* [Task goal]:
Seek out every line containing the word "joints", and copy each.

--- Begin ---

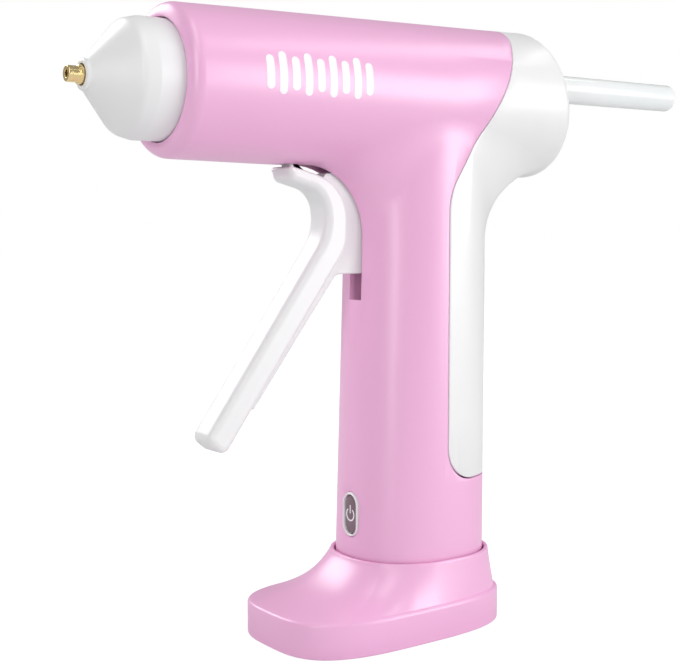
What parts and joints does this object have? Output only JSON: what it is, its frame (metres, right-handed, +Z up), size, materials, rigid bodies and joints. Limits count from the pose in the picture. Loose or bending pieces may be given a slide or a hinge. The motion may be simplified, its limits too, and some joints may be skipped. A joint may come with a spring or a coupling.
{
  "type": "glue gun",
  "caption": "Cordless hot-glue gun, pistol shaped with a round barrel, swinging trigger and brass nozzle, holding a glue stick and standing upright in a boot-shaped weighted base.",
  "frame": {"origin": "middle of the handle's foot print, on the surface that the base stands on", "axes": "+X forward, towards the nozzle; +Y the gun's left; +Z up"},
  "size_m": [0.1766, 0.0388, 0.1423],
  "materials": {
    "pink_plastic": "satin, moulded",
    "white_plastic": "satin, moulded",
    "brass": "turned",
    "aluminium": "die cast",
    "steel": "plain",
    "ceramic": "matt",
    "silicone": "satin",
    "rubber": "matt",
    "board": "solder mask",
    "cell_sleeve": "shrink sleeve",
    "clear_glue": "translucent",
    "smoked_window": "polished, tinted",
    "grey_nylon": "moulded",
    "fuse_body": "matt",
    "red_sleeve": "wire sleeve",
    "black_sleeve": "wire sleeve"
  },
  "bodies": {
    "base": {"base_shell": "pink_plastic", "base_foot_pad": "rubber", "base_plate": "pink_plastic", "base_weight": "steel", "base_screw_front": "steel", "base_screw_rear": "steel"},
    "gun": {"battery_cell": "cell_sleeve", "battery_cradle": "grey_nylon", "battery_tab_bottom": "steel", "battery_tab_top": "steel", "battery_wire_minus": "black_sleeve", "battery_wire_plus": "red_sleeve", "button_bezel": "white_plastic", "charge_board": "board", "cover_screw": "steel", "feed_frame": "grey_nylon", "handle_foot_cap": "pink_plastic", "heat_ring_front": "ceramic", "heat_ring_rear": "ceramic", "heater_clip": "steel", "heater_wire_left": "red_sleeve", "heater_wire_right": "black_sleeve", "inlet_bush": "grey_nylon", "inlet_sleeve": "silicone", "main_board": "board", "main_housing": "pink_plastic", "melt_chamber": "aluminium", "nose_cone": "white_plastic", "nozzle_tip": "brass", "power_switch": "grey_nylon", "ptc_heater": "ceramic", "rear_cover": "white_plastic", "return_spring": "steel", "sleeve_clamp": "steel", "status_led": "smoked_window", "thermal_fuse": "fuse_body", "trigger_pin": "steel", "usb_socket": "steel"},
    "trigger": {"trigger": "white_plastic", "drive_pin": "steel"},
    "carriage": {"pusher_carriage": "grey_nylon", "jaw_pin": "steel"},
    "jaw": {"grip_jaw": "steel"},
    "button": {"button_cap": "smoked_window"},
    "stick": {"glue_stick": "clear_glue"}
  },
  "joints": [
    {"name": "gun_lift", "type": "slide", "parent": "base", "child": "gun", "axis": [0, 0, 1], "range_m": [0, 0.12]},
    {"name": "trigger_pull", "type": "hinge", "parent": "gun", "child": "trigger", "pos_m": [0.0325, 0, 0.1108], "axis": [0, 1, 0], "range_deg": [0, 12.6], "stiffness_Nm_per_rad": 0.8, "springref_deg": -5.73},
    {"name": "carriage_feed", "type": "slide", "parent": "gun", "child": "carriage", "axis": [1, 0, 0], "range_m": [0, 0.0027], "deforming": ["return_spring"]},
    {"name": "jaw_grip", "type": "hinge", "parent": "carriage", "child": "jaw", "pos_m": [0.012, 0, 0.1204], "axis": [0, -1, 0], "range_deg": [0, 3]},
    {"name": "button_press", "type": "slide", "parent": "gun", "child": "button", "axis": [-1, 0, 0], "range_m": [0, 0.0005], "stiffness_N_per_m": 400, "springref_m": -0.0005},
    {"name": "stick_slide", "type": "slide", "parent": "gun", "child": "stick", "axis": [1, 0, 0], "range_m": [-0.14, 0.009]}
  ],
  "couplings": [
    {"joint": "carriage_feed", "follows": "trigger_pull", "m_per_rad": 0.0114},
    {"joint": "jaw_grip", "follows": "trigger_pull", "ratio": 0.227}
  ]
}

--- End ---

* [Solution]:
What parts and joints does this object have? Output only JSON: what it is, its frame (metres, right-handed, +Z up), size, materials, rigid bodies and joints. Limits count from the pose in the picture. Loose or bending pieces may be given a slide or a hinge. The motion may be simplified, its limits too, and some joints may be skipped. A joint may come with a spring or a coupling.
  "joints": [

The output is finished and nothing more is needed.